Plenty of adventures follow on the Gulf: run-ins with the Klan, a fortuitous friendship with a lady preacher, even a dramatic baptism and visions of Jesus. Brandon finds friends in Florida who become as close as family. There's no rest in pseudonymity, however. Before long the law catches up to the Willards. A feud erupts, and state professionals swarm in to impose compassion on a world-weary boy.

Slow Way Home is a tribute to grandparents who step in where their adult children fail. It's also a criticism of the bungling foster care system—as if we needed another reminder about that (oh, for someone who can tell us how to fix it). As a work of fiction, its whole is greater than the sum of its parts. Morris is a clumsy stylist (awkward sentences would do well to be avoided by him), but he brings his people fully to life by a combination of humor and empathy. His love, in other words, covers a multitude of sins—and anyway, he does have a fine ear for conversation, particularly the conversation of children.

Jan Karon also has a good ear for conversation, and great empathy for her characters. Karon writes about "ordinary" North Carolinians who, to paraphrase Sophie Willard, are neither pitiful for powerful. Fans of her Mitford series will likely turn out in droves to buy Shepherds Abiding, the eighth Mitford book, timed both thematically and chronologically for this Christmas season.

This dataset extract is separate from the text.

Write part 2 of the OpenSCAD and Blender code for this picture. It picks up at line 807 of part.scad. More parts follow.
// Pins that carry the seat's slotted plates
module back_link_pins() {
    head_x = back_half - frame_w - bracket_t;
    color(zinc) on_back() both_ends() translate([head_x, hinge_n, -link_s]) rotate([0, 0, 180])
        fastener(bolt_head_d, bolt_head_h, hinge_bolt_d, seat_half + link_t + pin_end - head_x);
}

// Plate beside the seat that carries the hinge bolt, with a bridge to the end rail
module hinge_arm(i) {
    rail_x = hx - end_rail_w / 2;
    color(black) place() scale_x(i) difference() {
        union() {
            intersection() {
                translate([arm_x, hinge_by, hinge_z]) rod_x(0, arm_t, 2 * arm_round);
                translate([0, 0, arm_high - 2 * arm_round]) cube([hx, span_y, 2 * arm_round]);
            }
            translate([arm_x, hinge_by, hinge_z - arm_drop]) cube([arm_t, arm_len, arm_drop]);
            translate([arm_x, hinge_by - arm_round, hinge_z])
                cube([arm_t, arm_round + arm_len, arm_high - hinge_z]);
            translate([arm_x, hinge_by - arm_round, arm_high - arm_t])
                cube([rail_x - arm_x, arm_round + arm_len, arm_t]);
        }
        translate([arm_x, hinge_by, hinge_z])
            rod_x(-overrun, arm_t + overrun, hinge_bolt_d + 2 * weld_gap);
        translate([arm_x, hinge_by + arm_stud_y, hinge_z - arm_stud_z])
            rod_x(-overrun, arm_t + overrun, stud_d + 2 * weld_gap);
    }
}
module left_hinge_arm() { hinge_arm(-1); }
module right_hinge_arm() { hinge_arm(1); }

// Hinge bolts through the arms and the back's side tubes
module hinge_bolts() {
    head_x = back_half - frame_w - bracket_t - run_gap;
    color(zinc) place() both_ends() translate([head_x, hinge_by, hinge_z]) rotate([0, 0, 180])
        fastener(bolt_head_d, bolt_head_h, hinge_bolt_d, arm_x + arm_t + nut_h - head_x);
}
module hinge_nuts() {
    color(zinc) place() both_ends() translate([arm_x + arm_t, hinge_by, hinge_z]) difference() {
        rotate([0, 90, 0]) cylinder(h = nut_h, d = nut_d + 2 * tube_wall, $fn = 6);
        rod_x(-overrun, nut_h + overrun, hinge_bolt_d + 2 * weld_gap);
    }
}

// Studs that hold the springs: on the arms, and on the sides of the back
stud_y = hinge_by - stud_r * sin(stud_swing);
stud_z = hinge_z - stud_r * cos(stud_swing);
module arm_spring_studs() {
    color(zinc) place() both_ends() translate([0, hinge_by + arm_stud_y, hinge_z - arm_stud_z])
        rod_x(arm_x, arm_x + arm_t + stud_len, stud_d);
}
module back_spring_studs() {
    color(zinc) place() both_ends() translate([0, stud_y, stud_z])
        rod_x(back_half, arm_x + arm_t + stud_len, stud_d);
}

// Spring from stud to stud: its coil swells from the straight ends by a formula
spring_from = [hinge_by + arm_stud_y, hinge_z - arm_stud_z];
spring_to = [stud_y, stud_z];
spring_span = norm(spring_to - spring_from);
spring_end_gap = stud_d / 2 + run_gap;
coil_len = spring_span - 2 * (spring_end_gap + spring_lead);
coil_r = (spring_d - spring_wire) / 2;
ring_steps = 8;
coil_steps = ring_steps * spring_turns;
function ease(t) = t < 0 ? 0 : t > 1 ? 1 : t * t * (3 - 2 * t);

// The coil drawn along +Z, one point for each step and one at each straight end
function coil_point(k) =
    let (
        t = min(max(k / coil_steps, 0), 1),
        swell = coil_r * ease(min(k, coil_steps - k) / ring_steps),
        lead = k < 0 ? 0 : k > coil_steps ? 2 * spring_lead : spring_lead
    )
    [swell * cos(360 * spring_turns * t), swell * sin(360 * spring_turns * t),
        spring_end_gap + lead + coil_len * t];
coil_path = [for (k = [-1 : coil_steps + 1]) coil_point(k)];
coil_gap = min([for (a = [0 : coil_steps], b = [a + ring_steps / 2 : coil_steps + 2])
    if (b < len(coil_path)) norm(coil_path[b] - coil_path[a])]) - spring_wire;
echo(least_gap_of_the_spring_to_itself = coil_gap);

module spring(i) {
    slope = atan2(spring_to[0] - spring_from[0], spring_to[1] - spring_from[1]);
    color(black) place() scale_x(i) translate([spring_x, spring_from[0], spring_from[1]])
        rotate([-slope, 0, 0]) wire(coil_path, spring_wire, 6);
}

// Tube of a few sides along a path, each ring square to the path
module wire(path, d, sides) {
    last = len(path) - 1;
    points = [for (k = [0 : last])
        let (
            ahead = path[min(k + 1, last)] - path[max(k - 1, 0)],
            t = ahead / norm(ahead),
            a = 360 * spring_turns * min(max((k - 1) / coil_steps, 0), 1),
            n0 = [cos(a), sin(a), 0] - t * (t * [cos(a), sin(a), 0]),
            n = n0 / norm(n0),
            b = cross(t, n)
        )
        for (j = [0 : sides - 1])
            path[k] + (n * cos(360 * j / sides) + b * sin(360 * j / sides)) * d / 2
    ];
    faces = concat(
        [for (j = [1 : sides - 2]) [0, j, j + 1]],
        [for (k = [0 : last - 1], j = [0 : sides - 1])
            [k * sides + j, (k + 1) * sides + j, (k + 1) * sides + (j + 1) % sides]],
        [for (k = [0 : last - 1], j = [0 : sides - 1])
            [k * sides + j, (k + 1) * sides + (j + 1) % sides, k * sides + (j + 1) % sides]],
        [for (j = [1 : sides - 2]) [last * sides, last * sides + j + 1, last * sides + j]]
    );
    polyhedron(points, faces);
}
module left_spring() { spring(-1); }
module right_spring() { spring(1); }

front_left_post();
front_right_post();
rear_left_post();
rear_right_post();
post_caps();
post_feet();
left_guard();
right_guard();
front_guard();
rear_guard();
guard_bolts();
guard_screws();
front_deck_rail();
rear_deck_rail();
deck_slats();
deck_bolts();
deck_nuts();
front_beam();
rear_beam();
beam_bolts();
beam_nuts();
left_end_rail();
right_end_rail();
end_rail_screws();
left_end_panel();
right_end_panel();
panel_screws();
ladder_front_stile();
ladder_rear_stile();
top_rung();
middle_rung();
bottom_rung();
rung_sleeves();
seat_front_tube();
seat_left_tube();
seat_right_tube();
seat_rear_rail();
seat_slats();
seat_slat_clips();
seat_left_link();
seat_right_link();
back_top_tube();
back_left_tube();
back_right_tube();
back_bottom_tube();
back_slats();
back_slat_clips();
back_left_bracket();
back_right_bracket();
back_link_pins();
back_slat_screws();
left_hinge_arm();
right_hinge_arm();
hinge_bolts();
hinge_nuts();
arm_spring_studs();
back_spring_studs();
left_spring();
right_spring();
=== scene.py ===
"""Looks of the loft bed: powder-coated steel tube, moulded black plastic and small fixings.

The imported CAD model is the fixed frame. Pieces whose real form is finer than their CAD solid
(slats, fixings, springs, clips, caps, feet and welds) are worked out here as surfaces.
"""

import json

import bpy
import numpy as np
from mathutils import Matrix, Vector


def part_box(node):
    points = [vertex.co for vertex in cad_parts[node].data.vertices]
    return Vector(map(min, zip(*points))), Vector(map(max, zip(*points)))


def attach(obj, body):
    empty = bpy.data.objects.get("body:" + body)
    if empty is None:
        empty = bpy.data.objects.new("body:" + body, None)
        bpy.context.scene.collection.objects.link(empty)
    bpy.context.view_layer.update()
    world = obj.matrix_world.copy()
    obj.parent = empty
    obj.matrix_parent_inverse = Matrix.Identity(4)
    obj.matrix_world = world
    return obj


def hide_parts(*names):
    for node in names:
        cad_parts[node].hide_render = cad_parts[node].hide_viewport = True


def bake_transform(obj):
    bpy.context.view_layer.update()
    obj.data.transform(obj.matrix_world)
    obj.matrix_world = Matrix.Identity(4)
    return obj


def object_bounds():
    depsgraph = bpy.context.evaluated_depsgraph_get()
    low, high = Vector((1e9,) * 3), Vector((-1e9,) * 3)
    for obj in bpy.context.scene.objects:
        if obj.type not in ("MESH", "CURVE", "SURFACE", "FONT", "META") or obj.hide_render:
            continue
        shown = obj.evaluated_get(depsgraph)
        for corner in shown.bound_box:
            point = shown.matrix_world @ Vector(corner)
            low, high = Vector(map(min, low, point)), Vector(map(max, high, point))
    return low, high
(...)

Here Karon follows closely (and wisely) the formula of her other successful novels. She divides the greater story into many small scenes, skipping back and forth between characters as she drives each story toward its own conclusion. Father Tim works in secret to restore an old manger scene for his wife Cynthia's Christmas present; Hope Winchester falls in love and pursues her dream of running Happy Endings—the local bookstore—all on her own; Uncle Billy Watson frets about his wife's "Santy"—seeing how goggle-eyed she gets over Christmas (when she's so mean the rest of the year), he's bound and determined to get her just the right present. The effect of the episodic presentation is, yes, TV-like, and gives the novel the undeniable Mayberryishness that all the Mitford books possess. True, Mitford has no Barney Fife: readers who look for high social comedy, satire, or edgy writing will be disappointed. People who love Mitford for its own sake, however, will continue to love it, even devotionally.